Soon this cute little six wheeler will be following U.S. infantry troops around like a lost puppy. It’s a Lockheed Martin Squad Mission Support System (SMSS) autonomous vehicle and it’s headed to Afghanistan for testing.
The SMSS is like an armored Argo with a brain. The little all-terrain vehicle is packed with million-dollar sensors and computers. It can navigate terrain on its own, follow a pre-defined path or follow a designated soldier. It can also be controlled by a wireless touch screen panel. It runs on some unspecified combustible, probably diesel or propane. The robot was designed and built to haul soldiers’ gear in the field.
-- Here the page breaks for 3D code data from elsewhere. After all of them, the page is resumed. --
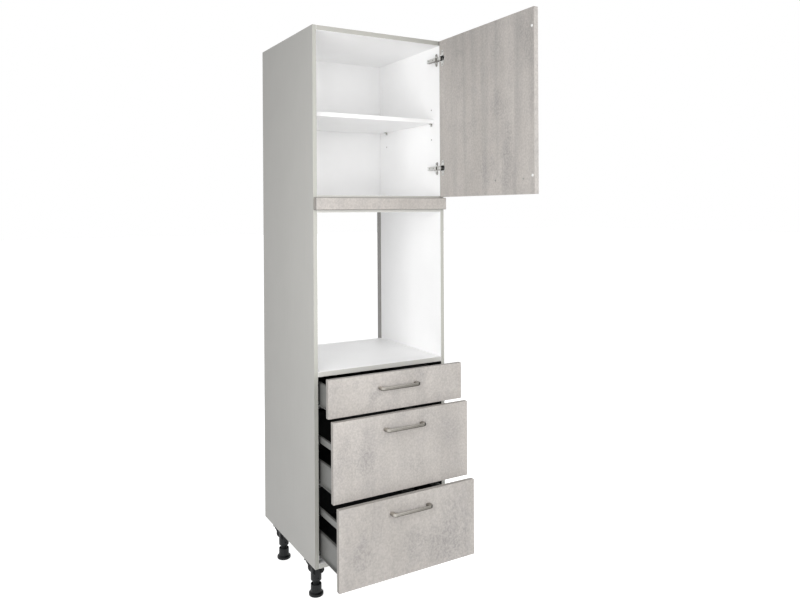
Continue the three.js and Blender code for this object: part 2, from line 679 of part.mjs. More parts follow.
// the shape of a cup hinge's curved neck, from the door axis to the arm, as offsets from the axis
const NECK = [[0, 0], [-6, -1.4], [-11, -1.5], [-13.4, -0.6], [-14.8, 1.8], [-15.4, 5], [-15.8, 9]];

function doorPanel(hingeHeights) {
  const panel = box(-FRONT_HALF, FRONT_HALF, DOOR_FACE_Y - FRONT_THICKNESS, DOOR_FACE_Y, DOOR_BOTTOM, DOOR_TOP);
  const bores = hingeHeights.map((z) => cylinderBack(
    CUP_RADIUS + CUP_CLEARANCE, CUP_X, z, DOOR_FACE_Y - CUP_DEPTH - CUP_CLEARANCE, DOOR_FACE_Y + 1));
  return cut(panel, ...bores);
}

// an upright plate with round ends, drawn in X and Z
function roundEnded(width, length, x) {
  const r = width / 2;
  const straight = length / 2 - r;
  const shape = new THREE.Shape();
  shape.absarc(x, straight, r, 0, Math.PI, false);
  shape.absarc(x, -straight, r, Math.PI, Math.PI * 2, false);
  return shape;
}

// about the hinge's middle height, door closed
function hingeCup() {
  const floor = DOOR_FACE_Y - CUP_DEPTH;
  const flangeRear = DOOR_FACE_Y + FLANGE_GAP;
  const mouth = flangeRear + FLANGE_THICKNESS;
  const shell = cylinderBack(CUP_RADIUS, CUP_X, 0, floor, flangeRear + FLANGE_THICKNESS / 2);
  const flange = extrudeBack(roundEnded(FLANGE_WIDTH, FLANGE_LENGTH, CUP_X - FLANGE_OFFSET), flangeRear, mouth);
  const rim = cylinderBack(CUP_RADIUS - CUP_WALL / 3, CUP_X, 0, floor + 1, mouth);
  const hollow = cylinderBack(CUP_RADIUS - CUP_WALL, CUP_X, 0, floor + CUP_WALL - 0.5, mouth + 1);
  const cup = cut(join(shell, flange, rim), hollow);
  const wallX = CUP_X + CUP_RADIUS - CUP_WALL / 2;
  const ears = [-1, 1].map((up) => {
    const [z0, z1] = span(up, EAR_START, EAR_END);
    const ear = box(AXIS_X - EAR_REACH, wallX, floor + 1, AXIS_Y + EAR_REACH, z0, z1);
    return ear;
  });
  const filled = join(cup, ...ears.map((ear) => insideCup(ear, floor)));
  return cut(filled, cylinderUp(
    HINGE_PIN_RADIUS + PIN_PLAY, AXIS_X, AXIS_Y, -HINGE_PIN_LENGTH / 2 - PIN_PLAY,
    HINGE_PIN_LENGTH / 2 + PIN_PLAY, SMALL_SEGMENTS));
}

// keeps what lies within the cup's outer wall
function insideCup(geometry, floor) {
  const bound = cylinderBack(CUP_RADIUS - CUP_WALL / 2, CUP_X, 0, floor + CUP_WALL / 4, DOOR_FACE_Y);
  return toGeometry(toSolid(geometry).intersect(toSolid(bound)));
}

// the fixed half: cross-shaped plate on the side panel, arm, forked neck and both pins
function hingeArm() {
  const wall = INNER_HALF - SEAT_GAP;
  const plateX = wall - PLATE_THICKNESS;
  const armX = INNER_HALF - ARM_HEIGHT;
  const wing = extrudeUp(roundEnded(WING_WIDTH, WING_LENGTH, 0), -wall, -plateX)
    .rotateY(-Math.PI / 2).rotateX(Math.PI / 2).translate(0, PLATE_Y, 0);
  const foot = box(plateX, wall, PLATE_Y - PLATE_LENGTH / 2, PLATE_Y + PLATE_LENGTH / 2, -PLATE_WIDTH / 2, PLATE_WIDTH / 2);
  const arm = box(armX, plateX + 1, ARM_FRONT_Y, ARM_REAR_Y, -ARM_HALF_WIDTH, ARM_HALF_WIDTH);
  const neckLine = NECK.map(([x, y]) => [AXIS_X + x, AXIS_Y + y]);
  neckLine.push([LINK_PIVOT_X, LINK_PIVOT_Y], [LINK_PIVOT_X, ARM_FRONT_Y + FORK_THICKNESS]);
  const neck = strip(neckLine, FORK_THICKNESS, 16);
  const forks = [-1, 1].flatMap((up) => {
    const [z0, z1] = span(up, FORK_INNER, FORK_OUTER);
    return [
      extrudeUp(neck, z0, z1),
      cylinderUp(FORK_BOSS_RADIUS, AXIS_X, AXIS_Y, z0, z1, SMALL_SEGMENTS),
      cylinderUp(LINK_EYE_RADIUS, LINK_PIVOT_X, LINK_PIVOT_Y, z0, z1, SMALL_SEGMENTS),
    ];
  });
  const axisPin = cylinderUp(
    HINGE_PIN_RADIUS, AXIS_X, AXIS_Y, -HINGE_PIN_LENGTH / 2, HINGE_PIN_LENGTH / 2, SMALL_SEGMENTS);
  const linkPin = cylinderUp(HINGE_PIN_RADIUS, LINK_PIVOT_X, LINK_PIVOT_Y, -FORK_OUTER, FORK_OUTER, SMALL_SEGMENTS);
  const slot = box(armX - 1, armX + ARM_HEIGHT / 2, ARM_REAR_Y - ARM_SLOT_LENGTH, ARM_REAR_Y + 1,
    -ARM_SCREW_RADIUS, ARM_SCREW_RADIUS);
  return cut(join(wing, foot, arm, ...forks, axisPin, linkPin), slot);
}

// the moving link in its own frame: pivot at 0, tip along +X
function hingeLink(length) {
  const line = strip([[0, 0], [4, -2.4], [9, -4.2], [13, -4.6], [length - 1.6, -3.2], [length, 0]],
    LINK_THICKNESS, 14);
  const eye = cylinderUp(LINK_EYE_RADIUS, 0, 0, -LINK_HALF_WIDTH, LINK_HALF_WIDTH, SMALL_SEGMENTS);
  const tip = cylinderUp(LINK_TIP_RADIUS, length, 0, -LINK_HALF_WIDTH, LINK_HALF_WIDTH, SMALL_SEGMENTS);
  const hole = cylinderUp(
    HINGE_PIN_RADIUS + PIN_PLAY, 0, 0, -LINK_HALF_WIDTH - 1, LINK_HALF_WIDTH + 1, SMALL_SEGMENTS);
  return cut(join(extrudeUp(line, -LINK_HALF_WIDTH, LINK_HALF_WIDTH), eye, tip), hole);
}

function addDoor(unit) {
  const hinges = [['upper', DOOR_TOP - UPPER_HINGE_FROM_TOP], ['lower', DOOR_BOTTOM + LOWER_HINGE_FROM_BOTTOM]];
  const swing = new THREE.Group();
  swing.position.set(AXIS_X, AXIS_Y, 0);
  swing.rotation.z = DOOR_OPEN_ANGLE;
  const door = new THREE.Group();
  door.position.set(-AXIS_X, -AXIS_Y, 0);
  swing.add(door);
  unit.add(swing);
  part(door, 'door_panel', concreteDecor, doorPanel(hinges.map(([, z]) => z)));
  addHandle(door, 'door_handle', -FRONT_HALF + DOOR_HANDLE_INSET + HANDLE_PITCH / 2, DOOR_BOTTOM + HANDLE_DROP);

  const tip = new THREE.Vector2(...LINK_TIP_OFFSET).rotateAround(new THREE.Vector2(), DOOR_OPEN_ANGLE);
  const reach = tip.clone().sub(new THREE.Vector2(...LINK_PIVOT_OFFSET));
  for (const [label, z] of hinges) {
    part(door, `hinge_cup_${label}`, satinNickel, hingeCup()).position.z = z;
    part(unit, `hinge_arm_${label}`, satinNickel, hingeArm()).position.z = z;
    const link = part(unit, `hinge_link_${label}`, satinNickel, hingeLink(reach.length()));
    link.position.set(LINK_PIVOT_X, LINK_PIVOT_Y, z);
    link.rotation.z = reach.angle();
  }
}

// ---------------------------------------------------------------- the whole unit

const unit = new THREE.Group();
unit.position.set(0, -CARCASS_DEPTH / 2, -NICHE_FLOOR_TOP);
addCarcass(unit);
addShelf(unit);
addLegs(unit);
DRAWER_NAMES.forEach((name, index) => addDrawer(unit, index));
addDoor(unit);

const group = new THREE.Group();
group.add(unit);
export default group;
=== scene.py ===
import json
import math

import bmesh
import bpy
from mathutils import Matrix, Vector
from mathutils.geometry import tessellate_polygon

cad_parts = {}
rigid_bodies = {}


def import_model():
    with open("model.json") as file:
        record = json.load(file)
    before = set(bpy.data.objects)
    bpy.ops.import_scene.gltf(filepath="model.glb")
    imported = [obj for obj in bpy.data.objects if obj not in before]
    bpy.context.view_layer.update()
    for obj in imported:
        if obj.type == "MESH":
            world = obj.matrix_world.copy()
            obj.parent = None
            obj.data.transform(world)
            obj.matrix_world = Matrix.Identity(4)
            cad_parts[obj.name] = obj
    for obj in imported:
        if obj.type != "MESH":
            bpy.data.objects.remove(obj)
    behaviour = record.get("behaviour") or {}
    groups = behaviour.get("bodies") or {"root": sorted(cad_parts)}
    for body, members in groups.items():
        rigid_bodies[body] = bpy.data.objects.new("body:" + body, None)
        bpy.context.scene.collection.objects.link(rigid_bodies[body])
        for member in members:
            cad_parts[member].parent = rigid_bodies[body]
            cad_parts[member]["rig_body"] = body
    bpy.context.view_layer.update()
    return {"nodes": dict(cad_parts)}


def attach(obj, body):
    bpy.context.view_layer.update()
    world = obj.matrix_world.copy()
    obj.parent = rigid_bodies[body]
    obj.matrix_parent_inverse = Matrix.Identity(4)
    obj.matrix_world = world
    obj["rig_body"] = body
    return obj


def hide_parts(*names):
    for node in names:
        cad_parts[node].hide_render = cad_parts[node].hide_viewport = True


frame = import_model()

MM = 0.001
ORIGIN_Y, ORIGIN_Z = 280.0, 756.5       # the row frame's origin in the front coordinates

OUTER, INNER, DEPTH = 300.0, 284.0, 560.0       # outside and inside half width, and depth
DRAWERS = (("top_drawer", 102, 607.5, 145), ("middle_drawer", 143, 305.5, 299),
           ("bottom_drawer", 187, 3.5, 299))     # name, drawn out by, bottom and height of front
DOOR_IN, DOOR_OUT = 279.0, 298.0        # planes of the open door's two broad faces
HANDLE_HALF = 80                        # half the distance between a handle's screws
DOOR_HANDLE = (-461.5, 1487.5)          # middle of the door's handle, in Y and Z
HINGES = (("upper", 2015.5), ("lower", 1554.5))
CUP_Y, CUP_RADIUS = -26, 16.0           # middle and radius of the hinge cups
MOUTH_Y, MOUTH_HALF = (-33.5, -8.5), 10.5       # depth range and half height of their mouths


def at(x, y, z):
    return Vector((x, y - ORIGIN_Y, z - ORIGIN_Z)) * MM


# ---------------------------------------------------------------- camera

IMAGE = (800, 600)                      # pixels
SENSOR = 36.0


def make_camera():
    focal, u0, v0 = 713.0, 393.3, 211.63        # in pixels
    yaw, pitch, roll = 0.522, -0.0021, -0.0056
    place = at(-1395.6, -2519.7, 1378.3)
    ahead = Vector((math.sin(yaw), math.cos(yaw), 0))
    right = Vector((math.cos(yaw), -math.sin(yaw), 0))
    up = Vector((0, 0, 1))
    look = ahead * math.cos(pitch) + up * math.sin(pitch)
    lift = up * math.cos(pitch) - ahead * math.sin(pitch)
    side = right * math.cos(roll) + lift * math.sin(roll)
    top = lift * math.cos(roll) - right * math.sin(roll)
    data = bpy.data.cameras.new("camera")
    data.sensor_width = SENSOR
    data.lens = focal / IMAGE[0] * SENSOR
    data.shift_x = (IMAGE[0] / 2 - u0) / IMAGE[0]
    data.shift_y = (v0 - IMAGE[1] / 2) / IMAGE[0]
    data.clip_end = 60
    camera = bpy.data.objects.new("camera", data)
    bpy.context.scene.collection.objects.link(camera)
    turn = Matrix((side, top, -look)).transposed().to_4x4()
    camera.matrix_world = Matrix.Translation(place) @ turn
    bpy.context.scene.camera = camera


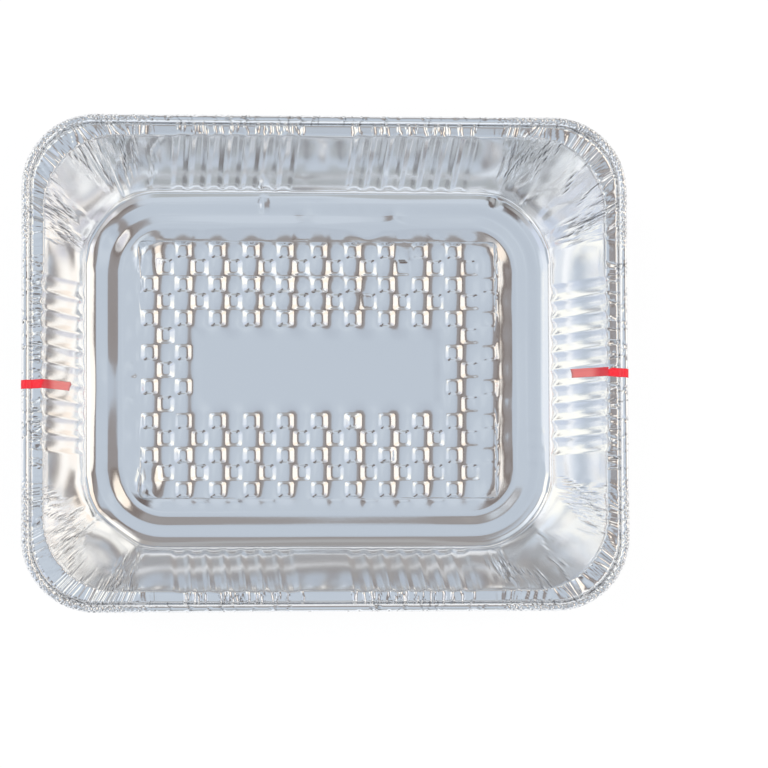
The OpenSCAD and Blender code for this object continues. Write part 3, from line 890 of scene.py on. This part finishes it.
studio = {
    "zenith": (0.545, 0.605, 0.68), "ceilingEdge": (50, 64),
    "around": (0.50, 0.50, 0.51),
    # soft boxes and dark places: azimuth and its half width, zenith angle and its half width,
    # softness, all in degrees, and colour
    "patches": (
        (45, 70, 15, 5, 8, (0.50, 0.555, 0.63)),
        (-135, 70, 8, 5, 8, (0.60, 0.66, 0.73)),
        (-90, 50, 31, 8, 6, (0.61, 0.67, 0.745)),
        (-90, 50, 49, 11, 3, (0.455, 0.475, 0.485)),
        (-90, 50, 76, 14, 5, (0.95, 1.00, 1.06)),
        (-113, 16, 49, 15, 5, (0.26, 0.26, 0.265)),
        (-66, 12, 51, 13, 6, (0.64, 0.70, 0.775)),
        (-46, 14, 48, 12, 6, (0.52, 0.51, 0.52)),
        (-137, 22, 46, 12, 8, (0.47, 0.475, 0.48)),
        (90, 55, 32, 8, 3, (0.33, 0.31, 0.305)),
        (90, 55, 48, 8, 3, (0.42, 0.425, 0.435)),
        (90, 55, 60, 7, 5, (0.34, 0.33, 0.325)),
        (90, 55, 78, 12, 4, (1.00, 1.00, 1.00)),
        (-118, 12, 31, 9, 4, (0.16, 0.13, 0.12)),
        (113, 14, 43, 12, 7, (0.66, 0.72, 0.78)),
        (67, 14, 46, 10, 8, (0.42, 0.39, 0.37)),
        (136, 14, 42, 13, 6, (0.95, 1.00, 1.06)),
        (45, 20, 43, 7, 6, (0.60, 0.585, 0.58)),
        (45, 16, 57, 13, 4, (1.20, 1.16, 1.08)),
        (180, 50, 72, 12, 6, (1.15, 1.15, 1.15)),
        (203, 16, 48, 17, 5, (0.68, 0.74, 0.85)),
        (157, 16, 48, 17, 5, (1.22, 1.19, 1.08)),
        (180, 9, 30, 4, 4, (0.76, 0.82, 0.90)),
        (180, 9, 45, 12, 3, (0.84, 0.885, 0.95)),
        (0, 60, 25, 6, 3, (0.31, 0.285, 0.28)),
        (0, 60, 31.5, 3, 2, (0.20, 0.165, 0.15)),
        (0, 40, 55, 20.5, 2, (1.25, 1.20, 1.12)),
        (-24, 18, 56, 19, 5, (0.71, 0.695, 0.75)),
        (28, 13, 44, 9.5, 3, (1.15, 1.00, 0.85)),
        (-46, 20, 48, 13, 6, (0.48, 0.475, 0.485)),
        (2, 9, 44, 9, 3, (1.18, 1.09, 0.99)),
        (-45, 16, 61, 10, 4, (1.20, 1.19, 1.15)),
        (-20, 11, 50, 6, 2, (1.20, 1.20, 1.18)),
        # narrow dark and light places near the horizon, which only creases and folds mirror
        (-118, 13, 78, 9, 5, (0.06, 0.06, 0.07)),
        (-62, 12, 78, 9, 5, (0.10, 0.10, 0.11)),
        (62, 12, 78, 9, 5, (0.06, 0.055, 0.05)),
        (122, 12, 78, 9, 5, (0.08, 0.08, 0.08)),
        (-20, 9, 80, 8, 5, (0.12, 0.11, 0.10)),
        (28, 9, 80, 8, 5, (0.10, 0.09, 0.08)),
        (162, 8, 80, 8, 5, (0.12, 0.12, 0.12)),
        (-160, 9, 80, 8, 5, (0.10, 0.10, 0.11)),
    ),
}
fillLamps = {"right": (0.9, -0.5, 1.5), "left": (-0.9, 0.5, 1.5), "size": 1.2, "power": 17}


# Soft lamps that light the matt surfaces to a plain level; the foil mirrors the studio alone.
def addFill(name, place, setting):
    data = bpy.data.lights.new(name, "AREA")
    data.size = setting["size"]
    data.energy = setting["power"]
    lamp = bpy.data.objects.new(name, data)
    bpy.context.collection.objects.link(lamp)
    lamp.location = place
    lamp.rotation_euler = Vector(place).to_track_quat("Z", "Y").to_euler()
    lamp.visible_glossy = False


addFill("rightFill", fillLamps["right"], fillLamps)
addFill("leftFill", fillLamps["left"], fillLamps)


# The world of the studio. A direction has its azimuth from +X to the left and its zenith angle, both in
# degrees. The ceiling turns into the surroundings over its edge, each patch is blended over that, in
# their order, and the camera itself sees plain white.
def makeWorld(s):
    world = bpy.data.worlds.new("studio")
    bpy.context.scene.world = world
    world.use_nodes = True
    nodes = world.node_tree.nodes
    direction = addNode(nodes, "TexCoord")["Generated"]
    part = addNode(nodes, "SeparateXYZ", {"Vector": direction})

    def calculate(operation, *values):
        return addNode(nodes, "Math", dict(enumerate(values)), operation=operation)[0]

    azimuth = calculate("DEGREES", calculate("ARCTAN2", part["Y"], part["X"]))
    zenith = calculate("DEGREES", calculate("ARCCOSINE", part["Z"]))
    ceiling = addStep(nodes, zenith, *s["ceilingEdge"])
    colour = blend(nodes, ceiling, (*s["zenith"], 1), (*s["around"], 1))
    for middle, halfWide, height, halfHigh, soft, patch in s["patches"]:
        aside = calculate("ABSOLUTE", calculate("WRAP", calculate("SUBTRACT", azimuth, middle), -180, 180))
        wide = addStep(nodes, aside, halfWide - soft, halfWide + soft, 1.0, 0.0)
        away = calculate("ABSOLUTE", calculate("SUBTRACT", zenith, height))
        inner, outer = max(halfHigh - soft / 2, 0), halfHigh + soft / 2
        high = addStep(nodes, away, inner, outer, 1.0, 0.0)
        colour = blend(nodes, calculate("MULTIPLY", wide, high), colour, (*patch, 1))
    feed(nodes["Background"], {"Color": colour})
    mix = {
        "Fac": addNode(nodes, "LightPath")["Is Camera Ray"],
        1: nodes["Background"].outputs["Background"],
        2: addNode(nodes, "Background", {"Color": (1, 1, 1, 1)})["Background"],
    }
    feed(nodes["World Output"], {"Surface": addNode(nodes, "MixShader", mix)["Shader"]})


makeWorld(studio)


table = {"colour": (0.95, 0.95, 0.95, 1), "roughness": 0.8, "shine": 0.9, "halfSize": 3000.0}


# The table is a plain pale square. The camera and the foil see it mostly as an even white, and it keeps
# a part of the pan's shadow.
def makeTable(t):
    material, nodes = newMaterial("table")
    shader = nodes["Principled BSDF"]
    feed(shader, {"Base Color": t["colour"], "Roughness": t["roughness"]})
    ray = addNode(nodes, "LightPath")
    rays = {0: ray["Is Camera Ray"], 1: ray["Is Glossy Ray"]}
    seen = addNode(nodes, "Math", rays, operation="MAXIMUM")[0]
    mix = {
        "Fac": addNode(nodes, "Math", {0: seen, 1: t["shine"]}, operation="MULTIPLY")[0],
        1: shader.outputs["BSDF"],
        2: addNode(nodes, "Emission", {"Color": (1, 1, 1, 1)})["Emission"],
    }
    feed(nodes["Material Output"], {"Surface": addNode(nodes, "MixShader", mix)["Shader"]})
    half = t["halfSize"]
    corners = np.array([[-half, -half, 0], [half, -half, 0], [half, half, 0], [-half, half, 0]])
    makePiece("table", corners, np.array([[0, 1, 2, 3]]), material)


makeTable(table)
print("stage: light and background set")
Why not just use a Hummer? Turns out Hummers are big, loud targets. The SMSS is relatively tiny (just 11 feet long) and is packed with insulation and noise suppression gear to keep it quiet. It can carry more than half a ton of gear and has a range of 125 miles. It also packs a winch and a generator, and has a 9,000-pound towing capacity.
Four of the little robots are going to Afghanistan this year. They’ll help U.S. infantry in the field.
Ultimately Lockheed Martin wants to add weapons and targeting systems to the SMSS, turning these cute little gear haulers into autonomous death machines—putting them in harm’s way rather than soldiers.